If we say Communion with Christ is for the Christian vital to a full redemption, and therefore the Apprehension of Him is essential, to what degree should we experience this Apprehension of Him? The degree at which, perceiving in Him and His ways our Ideal, we become willing to modify and change our manner of thinking and doing in order to meet the requirements of this Ideal. Having gone so far, the soul is likely to become enamoured of Him Personally: then all is indeed well for her.

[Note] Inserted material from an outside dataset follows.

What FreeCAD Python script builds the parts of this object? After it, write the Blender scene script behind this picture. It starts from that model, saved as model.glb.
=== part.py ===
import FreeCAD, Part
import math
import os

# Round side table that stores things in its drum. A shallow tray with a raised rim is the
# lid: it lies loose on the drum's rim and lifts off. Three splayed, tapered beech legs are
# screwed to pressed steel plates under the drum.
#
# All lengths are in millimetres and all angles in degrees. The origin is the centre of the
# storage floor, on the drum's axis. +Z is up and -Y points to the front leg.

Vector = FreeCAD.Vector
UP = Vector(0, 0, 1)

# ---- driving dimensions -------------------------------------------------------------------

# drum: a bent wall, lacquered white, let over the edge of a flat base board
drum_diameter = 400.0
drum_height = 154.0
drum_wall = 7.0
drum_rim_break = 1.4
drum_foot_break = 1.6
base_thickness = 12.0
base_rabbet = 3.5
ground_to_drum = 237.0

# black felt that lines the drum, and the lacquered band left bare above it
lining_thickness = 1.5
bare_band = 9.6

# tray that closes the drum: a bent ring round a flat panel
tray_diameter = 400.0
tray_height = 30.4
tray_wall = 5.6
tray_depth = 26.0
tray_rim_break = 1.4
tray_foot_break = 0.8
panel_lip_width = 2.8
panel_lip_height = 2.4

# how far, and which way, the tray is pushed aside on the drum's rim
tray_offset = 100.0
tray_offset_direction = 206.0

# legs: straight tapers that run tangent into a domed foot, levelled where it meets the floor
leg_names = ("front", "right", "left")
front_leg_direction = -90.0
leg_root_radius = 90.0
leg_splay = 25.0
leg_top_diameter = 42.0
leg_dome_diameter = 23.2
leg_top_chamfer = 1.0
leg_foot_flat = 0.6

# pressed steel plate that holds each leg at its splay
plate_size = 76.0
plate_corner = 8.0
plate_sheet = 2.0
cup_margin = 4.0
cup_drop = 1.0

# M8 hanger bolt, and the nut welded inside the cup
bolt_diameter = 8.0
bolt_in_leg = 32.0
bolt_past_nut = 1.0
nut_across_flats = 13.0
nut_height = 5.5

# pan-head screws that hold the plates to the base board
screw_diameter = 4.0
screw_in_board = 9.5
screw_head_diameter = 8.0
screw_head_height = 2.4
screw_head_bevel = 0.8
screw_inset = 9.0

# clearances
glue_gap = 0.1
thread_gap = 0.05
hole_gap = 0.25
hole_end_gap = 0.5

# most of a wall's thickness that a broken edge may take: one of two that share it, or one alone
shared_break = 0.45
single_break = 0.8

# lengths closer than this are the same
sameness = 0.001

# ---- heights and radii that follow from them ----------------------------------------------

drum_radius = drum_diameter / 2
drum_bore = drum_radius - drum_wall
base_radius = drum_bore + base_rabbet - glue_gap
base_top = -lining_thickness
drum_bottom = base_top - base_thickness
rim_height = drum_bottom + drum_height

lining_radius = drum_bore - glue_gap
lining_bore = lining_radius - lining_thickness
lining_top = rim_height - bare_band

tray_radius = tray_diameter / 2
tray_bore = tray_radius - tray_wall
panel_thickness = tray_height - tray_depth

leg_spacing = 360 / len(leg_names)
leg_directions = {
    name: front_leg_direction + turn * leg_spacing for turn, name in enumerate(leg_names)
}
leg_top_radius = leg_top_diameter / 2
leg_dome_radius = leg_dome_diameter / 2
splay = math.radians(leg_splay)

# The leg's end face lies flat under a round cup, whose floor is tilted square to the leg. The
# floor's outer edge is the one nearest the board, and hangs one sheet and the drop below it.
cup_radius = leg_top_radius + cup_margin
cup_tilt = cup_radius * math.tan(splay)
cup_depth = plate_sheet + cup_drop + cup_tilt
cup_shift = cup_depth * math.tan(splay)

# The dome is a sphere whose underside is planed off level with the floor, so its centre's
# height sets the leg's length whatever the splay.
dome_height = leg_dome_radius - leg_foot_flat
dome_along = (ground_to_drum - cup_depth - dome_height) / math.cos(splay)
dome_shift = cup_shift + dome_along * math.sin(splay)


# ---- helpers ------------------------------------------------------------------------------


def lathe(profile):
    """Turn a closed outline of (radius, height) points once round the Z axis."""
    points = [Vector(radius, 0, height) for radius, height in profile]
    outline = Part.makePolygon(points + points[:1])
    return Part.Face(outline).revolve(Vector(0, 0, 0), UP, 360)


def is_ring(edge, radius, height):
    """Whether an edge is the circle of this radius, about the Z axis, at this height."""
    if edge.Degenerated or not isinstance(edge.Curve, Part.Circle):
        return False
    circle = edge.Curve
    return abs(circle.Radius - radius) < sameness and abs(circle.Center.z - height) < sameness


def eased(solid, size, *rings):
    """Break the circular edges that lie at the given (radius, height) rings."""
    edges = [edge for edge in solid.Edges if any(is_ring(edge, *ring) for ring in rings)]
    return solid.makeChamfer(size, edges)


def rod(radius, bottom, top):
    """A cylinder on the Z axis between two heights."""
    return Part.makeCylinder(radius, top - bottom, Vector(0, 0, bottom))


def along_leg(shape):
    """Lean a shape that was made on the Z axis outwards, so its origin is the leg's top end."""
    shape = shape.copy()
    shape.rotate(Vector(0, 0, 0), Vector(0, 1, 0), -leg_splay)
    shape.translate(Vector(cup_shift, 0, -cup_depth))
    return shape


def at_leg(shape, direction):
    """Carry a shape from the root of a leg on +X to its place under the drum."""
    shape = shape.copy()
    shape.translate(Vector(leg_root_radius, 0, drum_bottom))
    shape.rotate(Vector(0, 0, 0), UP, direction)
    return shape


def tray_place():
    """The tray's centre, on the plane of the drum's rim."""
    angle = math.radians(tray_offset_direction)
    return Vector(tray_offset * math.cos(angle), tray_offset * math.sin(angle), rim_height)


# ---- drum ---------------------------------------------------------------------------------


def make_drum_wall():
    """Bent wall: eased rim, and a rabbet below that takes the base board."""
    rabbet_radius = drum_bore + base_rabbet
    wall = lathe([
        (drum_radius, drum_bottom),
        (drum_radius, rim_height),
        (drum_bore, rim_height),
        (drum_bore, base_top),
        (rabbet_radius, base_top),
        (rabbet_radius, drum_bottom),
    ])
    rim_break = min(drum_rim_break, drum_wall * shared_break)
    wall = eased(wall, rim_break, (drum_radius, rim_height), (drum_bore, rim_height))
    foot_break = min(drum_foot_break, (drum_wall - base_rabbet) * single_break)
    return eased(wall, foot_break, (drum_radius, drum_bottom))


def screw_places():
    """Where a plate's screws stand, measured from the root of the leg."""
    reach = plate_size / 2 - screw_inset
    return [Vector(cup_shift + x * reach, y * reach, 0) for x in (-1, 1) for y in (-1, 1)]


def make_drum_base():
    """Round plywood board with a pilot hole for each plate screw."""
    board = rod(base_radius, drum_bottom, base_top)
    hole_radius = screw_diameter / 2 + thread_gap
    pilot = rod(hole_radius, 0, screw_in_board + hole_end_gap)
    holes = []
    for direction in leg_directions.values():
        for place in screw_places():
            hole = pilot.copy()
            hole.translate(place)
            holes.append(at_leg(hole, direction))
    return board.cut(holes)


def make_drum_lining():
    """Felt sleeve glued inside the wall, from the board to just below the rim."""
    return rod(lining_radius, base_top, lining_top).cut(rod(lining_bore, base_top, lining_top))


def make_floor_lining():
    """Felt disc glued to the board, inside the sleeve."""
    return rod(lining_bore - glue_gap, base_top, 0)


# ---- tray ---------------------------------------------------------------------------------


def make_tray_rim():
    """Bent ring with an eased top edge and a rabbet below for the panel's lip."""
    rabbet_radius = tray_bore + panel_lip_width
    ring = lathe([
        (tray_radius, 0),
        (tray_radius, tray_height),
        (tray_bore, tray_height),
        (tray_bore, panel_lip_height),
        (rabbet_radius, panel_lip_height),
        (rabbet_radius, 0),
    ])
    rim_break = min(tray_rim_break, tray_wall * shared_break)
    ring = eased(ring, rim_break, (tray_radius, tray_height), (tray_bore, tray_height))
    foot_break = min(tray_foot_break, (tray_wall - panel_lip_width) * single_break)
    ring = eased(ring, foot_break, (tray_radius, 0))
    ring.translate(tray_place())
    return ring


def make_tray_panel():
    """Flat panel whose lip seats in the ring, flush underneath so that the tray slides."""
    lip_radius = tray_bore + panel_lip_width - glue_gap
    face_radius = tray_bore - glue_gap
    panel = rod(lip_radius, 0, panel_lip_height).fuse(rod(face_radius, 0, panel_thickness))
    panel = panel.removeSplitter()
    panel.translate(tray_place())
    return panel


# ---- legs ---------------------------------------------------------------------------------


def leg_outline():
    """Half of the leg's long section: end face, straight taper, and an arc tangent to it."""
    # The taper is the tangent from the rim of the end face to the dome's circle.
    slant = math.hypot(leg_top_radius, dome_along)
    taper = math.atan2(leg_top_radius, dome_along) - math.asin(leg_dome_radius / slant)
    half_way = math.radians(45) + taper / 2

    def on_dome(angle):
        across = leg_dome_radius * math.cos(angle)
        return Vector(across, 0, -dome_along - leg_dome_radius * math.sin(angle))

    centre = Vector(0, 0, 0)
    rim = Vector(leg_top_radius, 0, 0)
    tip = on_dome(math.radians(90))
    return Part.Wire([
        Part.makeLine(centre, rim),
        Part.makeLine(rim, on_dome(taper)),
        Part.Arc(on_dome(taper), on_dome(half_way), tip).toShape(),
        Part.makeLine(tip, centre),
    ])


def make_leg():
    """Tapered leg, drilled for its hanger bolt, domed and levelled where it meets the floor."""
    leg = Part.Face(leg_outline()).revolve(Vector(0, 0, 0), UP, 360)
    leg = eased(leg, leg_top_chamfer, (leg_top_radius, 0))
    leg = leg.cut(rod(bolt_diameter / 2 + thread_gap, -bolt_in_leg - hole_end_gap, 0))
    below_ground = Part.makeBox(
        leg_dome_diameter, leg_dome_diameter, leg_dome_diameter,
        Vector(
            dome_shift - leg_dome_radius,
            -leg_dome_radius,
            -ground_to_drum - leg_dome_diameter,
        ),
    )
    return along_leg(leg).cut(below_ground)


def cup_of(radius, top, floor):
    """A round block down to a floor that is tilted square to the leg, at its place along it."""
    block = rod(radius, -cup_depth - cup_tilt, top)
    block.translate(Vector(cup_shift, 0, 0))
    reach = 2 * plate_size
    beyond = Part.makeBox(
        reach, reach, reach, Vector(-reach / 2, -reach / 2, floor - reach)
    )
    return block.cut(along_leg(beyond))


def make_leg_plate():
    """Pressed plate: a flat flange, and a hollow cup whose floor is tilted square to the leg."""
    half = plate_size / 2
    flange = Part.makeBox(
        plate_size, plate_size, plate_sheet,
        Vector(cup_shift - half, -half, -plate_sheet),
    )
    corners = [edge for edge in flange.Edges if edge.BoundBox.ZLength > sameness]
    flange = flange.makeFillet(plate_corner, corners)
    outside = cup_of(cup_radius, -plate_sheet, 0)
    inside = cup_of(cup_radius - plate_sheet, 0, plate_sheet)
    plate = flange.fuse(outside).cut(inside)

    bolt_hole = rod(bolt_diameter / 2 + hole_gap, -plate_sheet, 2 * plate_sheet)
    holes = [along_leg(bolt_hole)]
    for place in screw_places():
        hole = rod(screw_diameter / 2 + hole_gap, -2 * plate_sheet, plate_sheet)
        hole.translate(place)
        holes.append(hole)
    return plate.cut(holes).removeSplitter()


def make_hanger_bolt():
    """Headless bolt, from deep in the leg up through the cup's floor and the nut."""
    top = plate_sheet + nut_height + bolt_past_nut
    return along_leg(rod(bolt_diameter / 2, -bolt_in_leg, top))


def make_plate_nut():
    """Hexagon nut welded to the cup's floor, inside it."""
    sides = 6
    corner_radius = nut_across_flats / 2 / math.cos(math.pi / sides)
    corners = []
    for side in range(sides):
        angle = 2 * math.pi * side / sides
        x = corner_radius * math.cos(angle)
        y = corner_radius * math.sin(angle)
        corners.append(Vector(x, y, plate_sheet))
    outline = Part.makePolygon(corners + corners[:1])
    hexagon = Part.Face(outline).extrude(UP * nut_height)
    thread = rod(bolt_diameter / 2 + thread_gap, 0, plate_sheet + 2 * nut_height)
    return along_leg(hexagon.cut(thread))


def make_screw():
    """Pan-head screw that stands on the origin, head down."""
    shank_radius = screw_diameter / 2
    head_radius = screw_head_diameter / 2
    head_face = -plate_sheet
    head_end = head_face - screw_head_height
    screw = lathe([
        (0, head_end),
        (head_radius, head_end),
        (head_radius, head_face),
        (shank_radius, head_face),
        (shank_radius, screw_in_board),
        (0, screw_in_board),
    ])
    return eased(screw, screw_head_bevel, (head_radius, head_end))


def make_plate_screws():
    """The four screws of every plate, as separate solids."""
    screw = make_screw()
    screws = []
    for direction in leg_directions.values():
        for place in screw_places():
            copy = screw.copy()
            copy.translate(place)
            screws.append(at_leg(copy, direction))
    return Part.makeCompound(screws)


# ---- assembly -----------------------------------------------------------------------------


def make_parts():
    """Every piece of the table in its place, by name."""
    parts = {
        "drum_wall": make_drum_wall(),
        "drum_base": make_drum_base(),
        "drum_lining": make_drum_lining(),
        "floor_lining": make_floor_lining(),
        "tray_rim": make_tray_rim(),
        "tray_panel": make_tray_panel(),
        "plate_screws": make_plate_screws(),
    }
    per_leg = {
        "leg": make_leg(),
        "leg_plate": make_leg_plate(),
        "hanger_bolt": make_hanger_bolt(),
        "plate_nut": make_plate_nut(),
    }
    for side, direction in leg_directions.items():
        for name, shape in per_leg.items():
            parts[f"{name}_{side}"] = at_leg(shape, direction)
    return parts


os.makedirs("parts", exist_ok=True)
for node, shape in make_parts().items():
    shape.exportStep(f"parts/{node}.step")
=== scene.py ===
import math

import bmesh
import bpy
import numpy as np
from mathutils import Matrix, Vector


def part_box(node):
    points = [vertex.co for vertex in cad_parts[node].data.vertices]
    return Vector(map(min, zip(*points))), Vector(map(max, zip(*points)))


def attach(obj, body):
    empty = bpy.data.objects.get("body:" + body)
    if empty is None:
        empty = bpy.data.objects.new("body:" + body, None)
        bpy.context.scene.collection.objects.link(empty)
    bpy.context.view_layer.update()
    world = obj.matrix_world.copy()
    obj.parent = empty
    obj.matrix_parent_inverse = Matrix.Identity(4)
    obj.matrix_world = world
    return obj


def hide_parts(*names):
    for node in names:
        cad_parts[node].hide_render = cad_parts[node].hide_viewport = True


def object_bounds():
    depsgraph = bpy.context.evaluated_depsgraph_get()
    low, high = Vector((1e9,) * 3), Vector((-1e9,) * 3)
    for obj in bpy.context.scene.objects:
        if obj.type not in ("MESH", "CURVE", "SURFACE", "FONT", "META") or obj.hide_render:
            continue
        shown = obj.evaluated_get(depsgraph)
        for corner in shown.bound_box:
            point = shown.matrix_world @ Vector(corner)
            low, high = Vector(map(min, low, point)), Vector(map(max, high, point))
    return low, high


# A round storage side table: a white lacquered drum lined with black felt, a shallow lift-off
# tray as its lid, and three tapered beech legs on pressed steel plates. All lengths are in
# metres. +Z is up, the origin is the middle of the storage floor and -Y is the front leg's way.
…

So then we find that we can apprehend God by an ever-ascending scale of degrees. We can apprehend Him with the Reason and the heart at all hours of the day. We can seek and approach Him with the holy white passion of the Mind. Yet this is not the Apprehension of Him which alone can be termed Contact, and which alone satisfies the soul or gives us the full feeling that we Know God. We cannot "Know" God as fully as He can be known by flesh without we enter ecstasy; but it is not ecstasy which produces the meeting with God, but the meeting with God which produces the ecstasy. Though we are able to enjoy a continual apprehension of Him with heart and Reason, no man could endure an unremitting ecstasy.